Однажды ко мне в каливу пришел мальчик — ученик второго класса гимназии. Он постучал железным клепальцем в дверь калитки. Хотя меня ждал целый мешок непрочитанных писем, я решил выйти и спросить, что он хочет. «Ну, — говорю, — что скажешь, молодец?» — «Это, — спрашивает, — кал ива отца Паисия? Мне нужен отец Паисий». — «Калива-то, — отвечаю, — его, но самого Паисия нет — пошел купить сигареты». — «Видно, — с добрым помыслом ответил паренек, — батюшка пошел за сигаретами, потому что хотел оказать кому-то услугу». — «Для себя, — говорю, — покупает. У него кончились сигареты, и он как угорелый, помчался за ними в магазин. Меня оставил здесь одного, и я даже не знаю, когда он вернется. Если увижу, что его долго нет, — тоже уйду». В глазах у паренька заблестели слезы, и он — опять с добрым помыслом — произнес: «Как мы утомляем старца!» — «А зачем он тебе, — спрашиваю, — нужен?» — «Хочу, — говорит, — взять у него благословение». — «Какое еще благословение, дурачок! Он же в прелести! Такой беспутный человечишка — я его знаю как облупленного. Так что зря не жди. Ведь он, когда вернется, будет сильно не в духе. А то еще и пьяный заявится — он ведь вдобавок ко всему и за воротник не прочь заложить». Однако, что бы я ни говорил этому пареньку, ко всему он относился с добрым помыслом. «Ну ладно, — сказал я тогда, — я подожду Паисия еще немного. Скажи, что ты хочешь, и я ему передам». — «У меня, — отвечает, — есть для старца письмо, но я дождусь его, чтобы взять у него благословение».
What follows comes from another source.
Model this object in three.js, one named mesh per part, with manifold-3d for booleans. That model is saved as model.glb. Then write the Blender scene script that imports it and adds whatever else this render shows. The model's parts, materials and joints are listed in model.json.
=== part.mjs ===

Видите как! Что бы я ни говорил — он все принимал с добрым помыслом. Я ему сказал: «Этот Паисий как угорелый помчался за сигаретами», а он, услышав это, начал вздыхать, на глазах появились слезы. «Кто знает, зачем он за ними пошел? — подумал он. — Наверное, хотел сделать доброе дело». Другие столько читают и добрых помыслов не имеют. А здесь — ученик второго класса гимназии имеет такие добрые помыслы! Ты ему портишь помысел, а он мастерит новый, лучше прежнего, и на основании его приходит к лучшему заключению. Этот ребенок привел меня в восхищение. Такое я увидел впервые.

ВОР РАДИ ХРИСТА

Однажды утром кто-то постучал железным клепальцем возле калитки моей кельи. Было еще слишком рано, чтобы принимать посетителей. Я посмотрел в окно и увидел юношу с просветленным лицом. Я понял, что, раз благодать Божия так его «выдает», значит, он на собственном опыте пережил что-то духовное. Поэтому, хотя у меня и были неотложные дела, я оставил их, открыл ему дверь, завел в келью, принес ему воды и, видя, что в нем скрыто что-то духовное, осторожно начал расспрашивать о его жизни. «Кем работаешь, молодец?» — спросил я его. «Какая там, отче, работа, — ответил он. — Ведь я вырос в тюрьме. Сейчас мне двадцать шесть лет, и большую часть своей жизни я провел там». — «Что же ты такое натворил, что оказался в тюрьме?» — спросил я, и он открыл мне свое сердце. «С детских лет, — начал он свой рассказ, — мне было очень больно видеть несчастных людей. Я поименно знал всех, кто страдает и испытывает нужду, — не только в нашем приходе, но и в других. Наш приходской священник и староста прихода все собирали и собирали деньги, расходуя их на строительство различных зданий, залов, на благоустройство храма и тому подобное, а бедные, нуждающиеся семьи оставались совершенно никому не нужными. Я не берусь судить, была ли действительная нужда во всех этих постройках, но просто говорю о том, что я видел множество обездоленных. Ну вот тогда я и стал тайком брать собранные на пожертвования деньги. Я брал не все, а сколько было необходимо. На ворованные деньги покупал продукты, разные необходимые вещи и оставлял это под дверями бедняков. Сразу после этого, не желая, чтобы по подозрению в краже схватили ни в чем не повинного человека, я приходил в полицию и говорил: „Я украл деньги из церкви и их потратил". Больше не говорил ничего. Меня били, называли „шпаной" и „вором", но я молчал. Потом сажали в тюрьму. Так продолжалось несколько лет. В нашем городе тридцать тысяч жителей, все они про меня слышали и иначе, как „шпаной" и „вором", не величали. А я молчал и испытывал радость. Как-то я просидел в тюрьме целых три года. Иногда меня сажали по одному лишь подозрению в краже — без вины с моей стороны, и когда задерживали настоящего преступника, меня отпускали. А если виновного в преступлении, которое я не совершал, не находили, я отсиживал в тюрьме весь полагавшийся этому вору срок. Поэтому, отец мой, я и сказал тебе, что большую часть своей жизни провел в тюрьмах».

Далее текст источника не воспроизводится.